The Vikings: travel, trade and exploration

 

Viking ships

 

The Vikings were brilliant ship builders. Their ships were strong, lightweight and beautifully shaped to skim quickly through the water. Warships and raiding ships were designed to come right up on the beach so that men could jump out and start fighting straight away.

 

The ships were built of wood and made waterproof with tar from pine trees. The square sails were made of woven wool and were often brightly coloured. When the wind was wrong for sailing, they were rowed by teams of oarsmen. Many ships were decorated with carvings on their curved ends.

 

Trading

 

The Vikings traded all over Europe, as far east as Central Asia. They bought goods and materials such as silver, silk, spices, wine, jewellery, glass and pottery. In return, they sold items such as honey, tin, wheat, wool, wood, iron, fur, leather, fish and walrus ivory. Everywhere they went the Vikings bought and sold slaves.

 

They paid for their goods using silver coins, or pieces of silver or jewellery. The value of the silver depended on its weight, so many traders carried round a set of scales.

 

Discovering new lands

 

The Vikings were brave sailors and explorers. They thought nothing of taking their families on long, dangerous journeys across the sea.
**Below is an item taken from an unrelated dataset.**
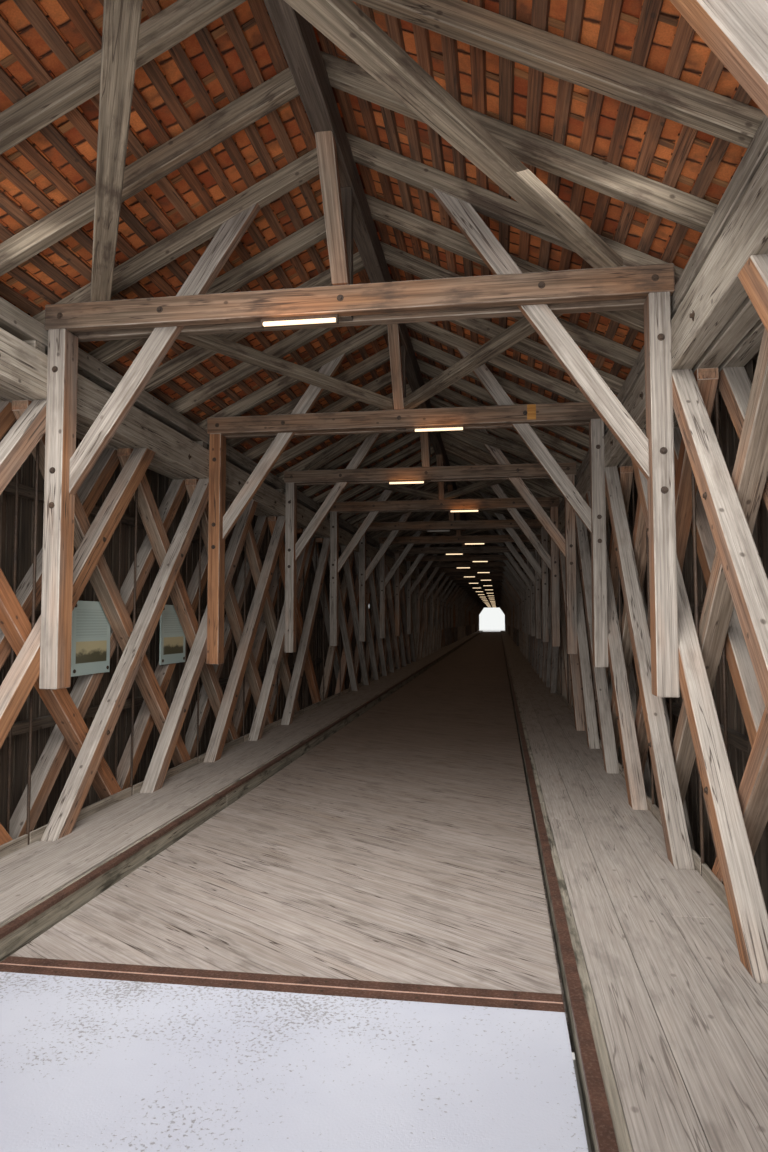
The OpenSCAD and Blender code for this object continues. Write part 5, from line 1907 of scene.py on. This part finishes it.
@dataclass(frozen=True)
class Studio:
    """Floor, light and camera; places in metres, and the eye's turn as yaw, pitch and roll in radians."""

    size: BridgeSizes
    eye: tuple[float, float, float] = (0.11266, -6.6301, 0.7855)
    turn: tuple[float, float, float] = (-0.1478, 0.0582, -0.001)
    lens: float = 24.0
    sky: float = 1.0
    glowing: tuple[int, ...] = (2, 3, 4, 5)
    reach: float = 60.0

    def build(self) -> None:
        """Builds the studio."""
        self.floor()
        self.world()
        self.lights()
        self.camera()

    def floor(self) -> None:
        """A plain pale floor."""
        mesh = bpy.data.meshes.new("studio_floor")
        corners = [(x * self.reach, y * self.reach, 0) for x, y in ((-1, -1), (1, -1), (1, 1), (-1, 1))]
        mesh.from_pydata(corners, [], [(0, 1, 2, 3)])
        n = Nodes("studio_floor_paint")
        cloud = n.add("TexNoise", {0: n.add("TexCoord", out="Object"), 2: 2.0, 3: 2.0})
        colour = n.add("Mix", {0: cloud, 6: linear("#dcdcda"), 7: linear("#e4e4e2")}, **BLEND)
        mesh.materials.append(n.finish(colour, 0.9, cloud, 0.0001))
        floor = bpy.data.objects.new("studio_floor", mesh)
        bpy.context.scene.collection.objects.link(floor)

    def world(self) -> None:
        """Soft even light, and a near white background for the eye, for gloss and for glass."""
        world = bpy.data.worlds.new("studio_world")
        world.use_nodes = True
        tree = world.node_tree
        tree.nodes.clear()
        kinds = ("OutputWorld", "MixShader", "Background", "Background", "LightPath", "Math", "Math")
        out, mix, soft, seen, path, bare, either = (tree.nodes.new("ShaderNode" + kind) for kind in kinds)
        soft.inputs["Color"].default_value = linear("#f1f1f0")
        soft.inputs["Strength"].default_value = self.sky
        seen.inputs["Color"].default_value = linear("#f4f6f4")
        bare.operation = either.operation = "MAXIMUM"
        links = (
            (path.outputs["Is Camera Ray"], bare.inputs[0]),
            (path.outputs["Is Transmission Ray"], bare.inputs[1]),
            (bare.outputs[0], either.inputs[0]),
            (path.outputs["Is Glossy Ray"], either.inputs[1]),
            (either.outputs[0], mix.inputs[0]),
            (soft.outputs[0], mix.inputs[1]),
            (seen.outputs[0], mix.inputs[2]),
            (mix.outputs[0], out.inputs[0]),
        )
        for source, target in links:
            tree.links.new(source, target)
        bpy.context.scene.world = world

    def lights(self) -> None:
        """Soft lamps over the model and in the near portal, and the warm light that the tubes throw."""
        s = self.size
        lamps = (  # name, place, aim, width, height, power, tone and spread
            ("key_softbox", (6.0, -9.0, 8.0), (0.0, -1.0, 0.6), 6.0, 6.0, 480.0, "#fff8f0"),
            ("portal_softbox", (0.0, -6.755, 0.80), (0.0, -5.6, 0.66), 0.42, 0.38, 2.6, "#f4f6fb", 125.0),
            ("threshold_softbox", (0.0, -6.26, 1.0), (0.0, -5.98, 0.6), 0.42, 0.2, 1.15, "#f6f6f6", 120.0),
            ("slab_bounce", (0.0, -6.48, 0.615), (0.0, -6.4, 1.2), 0.28, 0.4, 0.3, "#f7f3ee"),
            ("tube_row", (0.0, 0.6, 1.0), (0.0, 0.6, 0.0), 0.16, 12.2, 1.4, "#ffdcbc"),
        )
        for lamp in lamps:
            Softbox(*lamp).build()
        for k in self.glowing:
            x, y, z = float(s.lamp_centre(k)) * MM, float(s.bay_y(k)) * MM, s.tie[0] * MM
            spot, aim = (x, y - 0.024, z - 0.006), (x, y - 0.014, z + 0.008)
            Softbox(f"tube_glow_{k}", spot, aim, 0.05, 0.006, 0.005, "#ffb469").build()

    def camera(self) -> None:
        """The view along the road from a standing height on the near slab.

        The axes come from the turn about the upright, then the pitch and the roll: forward is
        (sin yaw cos pitch, cos yaw cos pitch, sin pitch) and right is (cos yaw, -sin yaw, 0).
        """
        yaw, pitch, roll = self.turn
        forward = Vector((math.sin(yaw) * math.cos(pitch), math.cos(yaw) * math.cos(pitch), math.sin(pitch)))
        right = Vector((math.cos(yaw), -math.sin(yaw), 0.0))
        up = right.cross(forward)
        right, up = math.cos(roll) * right + math.sin(roll) * up, math.cos(roll) * up - math.sin(roll) * right
        data = bpy.data.cameras.new("eye")
        data.sensor_width = 36.0
        data.lens = self.lens
        data.clip_start, data.clip_end = 0.005, 200.0
        eye = bpy.data.objects.new("eye", data)
        eye.matrix_world = Matrix.Translation(self.eye) @ Matrix((right, up, -forward)).transposed().to_4x4()
        bpy.context.scene.collection.objects.link(eye)
        bpy.context.scene.camera = eye


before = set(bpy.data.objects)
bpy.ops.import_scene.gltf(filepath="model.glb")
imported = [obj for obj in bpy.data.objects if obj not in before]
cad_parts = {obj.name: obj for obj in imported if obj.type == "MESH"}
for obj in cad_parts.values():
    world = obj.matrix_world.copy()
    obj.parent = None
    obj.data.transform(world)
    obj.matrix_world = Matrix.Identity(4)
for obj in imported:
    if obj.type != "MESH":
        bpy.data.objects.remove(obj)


def main() -> None:
    """Builds the pieces in order."""
    logging.basicConfig(level=logging.INFO, format="%(name)s: %(message)s")
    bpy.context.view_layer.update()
    bpy.context.scene.view_settings.view_transform = "Standard"
    bpy.context.scene.cycles.use_light_tree = False  # few lamps: plain sampling takes two thirds of the time
    size = BridgeSizes()
    palette = Palette.make()
    for part in (Solids(palette), Trusses(size, palette), RoadFloor(size, palette),
                 CrossFrames(size, palette), Roof(size, palette), Walls(size, palette),
                 Fittings(size, palette), Studio(size)):
        part.build()


if __name__ == "__main__":
    main()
They discovered and settled in several remote countries that lay to the west of Britain in the north Atlantic Ocean: the Faeroe Islands, Iceland and Greenland.

 

A Viking man called Bjarni Herjolfsson discovered America by accident in the year 985, when his ship was blown off course on the way to Greenland. A few years later, in 1001, Leif Eriksson 'the Lucky' sailed there to take a proper look at it. He was the first European to land in America.